Which turns out to be nearly true: squid is a plastic bag filled with water that got misinterpreted for an animal at the very beginning and people still stick to it. At least that’s what I see at the first glance when the end of my line triumphantly reaches the boat.
“Grab it!” Ante shouts. “Quick!”
But I know it’s always worthwhile to give things a second glance, too: I suddenly see that the plastic bag is shivering and it coughs out water, while two enormous eyes warn me that if I touch it, it will strangle me with the long stripes of plastic legs and bite my head off.
I start dancing samba around the boat, faultlessly stepping into everybody’s lines and making one damn mess of it.
“Come on! Throw it into the bucket before it – !”
The squid makes a particularly scary noise. A second later, Ivo’s jacket and face look like the fur of a Dalmatiner dog: it’s full of black marks and dots. I laugh. Ante laughs too. Marko extracts the squid from the hook and throws it into the bucket, giving me a look which makes it clear that if I am not embarrassed, then he is.
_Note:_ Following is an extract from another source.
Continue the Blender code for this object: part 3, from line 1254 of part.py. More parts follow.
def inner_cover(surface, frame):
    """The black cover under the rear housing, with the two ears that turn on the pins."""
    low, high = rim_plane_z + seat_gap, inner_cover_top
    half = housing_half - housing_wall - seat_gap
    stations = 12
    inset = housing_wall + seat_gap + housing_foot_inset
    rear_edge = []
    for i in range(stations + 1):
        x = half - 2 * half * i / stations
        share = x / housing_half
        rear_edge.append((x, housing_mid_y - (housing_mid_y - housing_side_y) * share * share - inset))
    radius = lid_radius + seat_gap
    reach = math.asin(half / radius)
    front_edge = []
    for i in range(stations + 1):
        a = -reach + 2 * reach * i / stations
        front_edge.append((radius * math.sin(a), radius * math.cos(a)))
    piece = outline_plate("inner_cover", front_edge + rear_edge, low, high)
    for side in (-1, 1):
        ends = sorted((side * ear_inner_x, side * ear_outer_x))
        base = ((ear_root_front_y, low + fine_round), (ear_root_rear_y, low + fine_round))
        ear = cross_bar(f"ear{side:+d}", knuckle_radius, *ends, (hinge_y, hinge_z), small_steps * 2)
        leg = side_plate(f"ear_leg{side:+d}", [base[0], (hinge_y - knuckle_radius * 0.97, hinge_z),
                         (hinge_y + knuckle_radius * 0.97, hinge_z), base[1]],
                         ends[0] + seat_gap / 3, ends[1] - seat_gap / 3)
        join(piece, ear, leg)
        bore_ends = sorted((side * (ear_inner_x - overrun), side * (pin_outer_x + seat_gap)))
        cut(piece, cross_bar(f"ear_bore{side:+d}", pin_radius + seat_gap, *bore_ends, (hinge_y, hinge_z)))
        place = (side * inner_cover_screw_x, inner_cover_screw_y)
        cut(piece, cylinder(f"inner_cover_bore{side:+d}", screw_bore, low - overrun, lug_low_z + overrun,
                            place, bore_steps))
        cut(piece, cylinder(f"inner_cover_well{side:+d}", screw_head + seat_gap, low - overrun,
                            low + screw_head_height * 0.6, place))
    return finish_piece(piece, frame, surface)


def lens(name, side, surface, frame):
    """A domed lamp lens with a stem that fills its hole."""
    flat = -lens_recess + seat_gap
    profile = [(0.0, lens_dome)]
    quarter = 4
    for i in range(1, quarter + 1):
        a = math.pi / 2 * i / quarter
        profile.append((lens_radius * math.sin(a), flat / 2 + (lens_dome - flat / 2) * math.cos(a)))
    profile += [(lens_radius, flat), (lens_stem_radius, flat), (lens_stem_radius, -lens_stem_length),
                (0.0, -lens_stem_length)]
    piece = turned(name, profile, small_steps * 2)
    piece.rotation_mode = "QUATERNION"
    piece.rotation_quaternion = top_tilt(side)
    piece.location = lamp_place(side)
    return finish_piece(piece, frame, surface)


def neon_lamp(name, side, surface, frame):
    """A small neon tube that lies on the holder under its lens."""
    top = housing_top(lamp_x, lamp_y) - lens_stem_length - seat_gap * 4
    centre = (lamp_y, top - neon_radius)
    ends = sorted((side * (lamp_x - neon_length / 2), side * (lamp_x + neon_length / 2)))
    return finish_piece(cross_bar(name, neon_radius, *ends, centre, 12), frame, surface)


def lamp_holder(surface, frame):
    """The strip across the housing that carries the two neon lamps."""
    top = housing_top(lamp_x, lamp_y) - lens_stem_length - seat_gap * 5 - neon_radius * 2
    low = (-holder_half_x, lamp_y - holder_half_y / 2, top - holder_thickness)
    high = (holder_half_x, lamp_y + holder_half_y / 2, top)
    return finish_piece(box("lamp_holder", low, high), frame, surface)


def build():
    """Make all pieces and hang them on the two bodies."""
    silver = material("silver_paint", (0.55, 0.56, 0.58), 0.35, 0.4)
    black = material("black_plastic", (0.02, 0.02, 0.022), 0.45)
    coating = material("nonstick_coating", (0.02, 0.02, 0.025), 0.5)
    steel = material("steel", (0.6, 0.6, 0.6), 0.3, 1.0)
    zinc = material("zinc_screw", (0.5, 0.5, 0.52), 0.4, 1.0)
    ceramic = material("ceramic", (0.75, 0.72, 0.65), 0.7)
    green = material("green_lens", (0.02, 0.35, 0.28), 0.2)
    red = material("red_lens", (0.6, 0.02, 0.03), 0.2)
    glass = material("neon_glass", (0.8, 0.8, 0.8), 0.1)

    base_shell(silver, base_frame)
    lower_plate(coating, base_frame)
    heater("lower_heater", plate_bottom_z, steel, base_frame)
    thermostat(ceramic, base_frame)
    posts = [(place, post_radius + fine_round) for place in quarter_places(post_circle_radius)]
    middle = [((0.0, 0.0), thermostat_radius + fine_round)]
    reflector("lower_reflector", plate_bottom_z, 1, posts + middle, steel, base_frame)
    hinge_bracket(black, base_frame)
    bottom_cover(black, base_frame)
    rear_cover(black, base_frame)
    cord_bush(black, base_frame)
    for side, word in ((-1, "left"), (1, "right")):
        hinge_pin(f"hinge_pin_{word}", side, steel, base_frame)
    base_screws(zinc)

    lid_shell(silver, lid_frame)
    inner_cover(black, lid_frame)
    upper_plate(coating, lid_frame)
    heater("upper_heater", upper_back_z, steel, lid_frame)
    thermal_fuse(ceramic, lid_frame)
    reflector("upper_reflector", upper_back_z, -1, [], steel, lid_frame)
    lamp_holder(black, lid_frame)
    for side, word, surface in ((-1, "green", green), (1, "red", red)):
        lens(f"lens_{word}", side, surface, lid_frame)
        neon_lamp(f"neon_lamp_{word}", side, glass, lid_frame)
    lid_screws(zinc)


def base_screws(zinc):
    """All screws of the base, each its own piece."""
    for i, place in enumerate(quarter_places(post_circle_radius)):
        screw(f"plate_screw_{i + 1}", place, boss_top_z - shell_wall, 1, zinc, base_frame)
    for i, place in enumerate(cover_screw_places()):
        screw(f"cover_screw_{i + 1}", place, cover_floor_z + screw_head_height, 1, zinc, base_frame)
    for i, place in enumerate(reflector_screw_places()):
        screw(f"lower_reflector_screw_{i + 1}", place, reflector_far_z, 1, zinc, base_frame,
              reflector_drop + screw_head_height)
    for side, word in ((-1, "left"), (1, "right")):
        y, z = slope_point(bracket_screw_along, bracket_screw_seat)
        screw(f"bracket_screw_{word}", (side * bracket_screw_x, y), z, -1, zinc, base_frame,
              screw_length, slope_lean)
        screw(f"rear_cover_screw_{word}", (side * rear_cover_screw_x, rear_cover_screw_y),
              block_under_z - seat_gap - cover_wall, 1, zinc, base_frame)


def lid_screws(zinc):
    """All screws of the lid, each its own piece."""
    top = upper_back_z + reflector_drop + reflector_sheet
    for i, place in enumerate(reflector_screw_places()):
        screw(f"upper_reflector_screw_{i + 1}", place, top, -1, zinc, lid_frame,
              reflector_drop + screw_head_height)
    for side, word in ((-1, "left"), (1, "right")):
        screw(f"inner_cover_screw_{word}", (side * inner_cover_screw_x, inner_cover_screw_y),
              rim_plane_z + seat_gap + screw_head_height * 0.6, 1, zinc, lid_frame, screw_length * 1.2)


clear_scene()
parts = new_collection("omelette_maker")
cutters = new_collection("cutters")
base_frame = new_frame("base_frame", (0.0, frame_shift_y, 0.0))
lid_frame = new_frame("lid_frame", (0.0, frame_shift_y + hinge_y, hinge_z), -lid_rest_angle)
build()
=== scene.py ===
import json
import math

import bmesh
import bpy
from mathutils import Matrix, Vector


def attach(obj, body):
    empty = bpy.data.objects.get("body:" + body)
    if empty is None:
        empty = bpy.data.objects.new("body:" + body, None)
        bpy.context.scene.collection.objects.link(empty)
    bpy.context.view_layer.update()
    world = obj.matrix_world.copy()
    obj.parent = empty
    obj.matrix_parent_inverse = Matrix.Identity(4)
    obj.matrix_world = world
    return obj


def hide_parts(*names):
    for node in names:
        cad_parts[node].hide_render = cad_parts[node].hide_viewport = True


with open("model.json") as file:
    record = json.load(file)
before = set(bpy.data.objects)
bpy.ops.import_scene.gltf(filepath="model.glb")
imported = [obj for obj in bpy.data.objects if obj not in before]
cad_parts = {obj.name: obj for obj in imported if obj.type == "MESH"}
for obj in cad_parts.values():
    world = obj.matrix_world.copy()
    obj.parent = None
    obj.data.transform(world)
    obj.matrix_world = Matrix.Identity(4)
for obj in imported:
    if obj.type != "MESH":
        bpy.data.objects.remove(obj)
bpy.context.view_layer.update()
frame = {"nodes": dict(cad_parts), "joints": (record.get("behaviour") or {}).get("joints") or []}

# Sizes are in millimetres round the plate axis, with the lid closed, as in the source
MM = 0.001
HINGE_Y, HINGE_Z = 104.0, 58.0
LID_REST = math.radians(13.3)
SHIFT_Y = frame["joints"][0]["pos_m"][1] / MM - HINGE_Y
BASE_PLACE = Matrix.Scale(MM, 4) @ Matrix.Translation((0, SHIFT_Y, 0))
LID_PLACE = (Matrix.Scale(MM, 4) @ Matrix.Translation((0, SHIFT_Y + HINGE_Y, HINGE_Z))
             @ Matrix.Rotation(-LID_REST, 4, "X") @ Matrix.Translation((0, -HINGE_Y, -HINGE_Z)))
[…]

Ivo is cursing his jebigas and u pičkus materis and he tries to wipe off the black blotches off his face.
I stare at my squid that crawls in spasms around the bucket and feel sorry about it.
“Next time, you have to squeeze it right when it enters the boat,” Marko explains. “The black color is what we put into the crni rizot. No way to wash it off.”
(Uh. I know very well about that one since the time our friend's kid threw a handful of black rice right into my lap, incidentally wrapped in my precious Donna Karan beige pants.)
Suddenly, a mobile rings.
It is Oliver Dragojevic, or at least his song Moj Lipi Andjele, that starts pouring out of Marko’s mobile.
He slips his hand into the pocket to answer, but before he manages to hit any button, the mobile miraculously swings across the boat and like a bright green, neon-blinking star, it jumps into water.
All of the crew hiss, sincerely relieved that it is not their phone and all precious notes and contacts sinking deep into the Adriatic.
Marko hesitates for a critical one second.
Then, dressed up to his ears in woollen sweaters & co., he jumps off the boat like an arrow in pursuit of the diving mobile.
The boat rocks on waves created by the splashy jump. For a while, there is nothing, but I don’t panic, because I know that Marko enjoys long dives.
Suddenly, a wet head, followed by a good cent of soaked clothes, pops out of the water.
He managed to grab it, - the diver reports, - but it slipped. Jebiga.
Poor man. Lost all his contacts. And his messages!
Ivo looks at the scenery with satisfaction: at least he is not the only humiliated victim on board.
Ante is amused and he wipes rakija off his moustache before he hands the bottle to shivering Marko: “Evoga. Now the squid can call you when it’s home."
I look up to the skies, locate another falling star – a true one – and make a wish.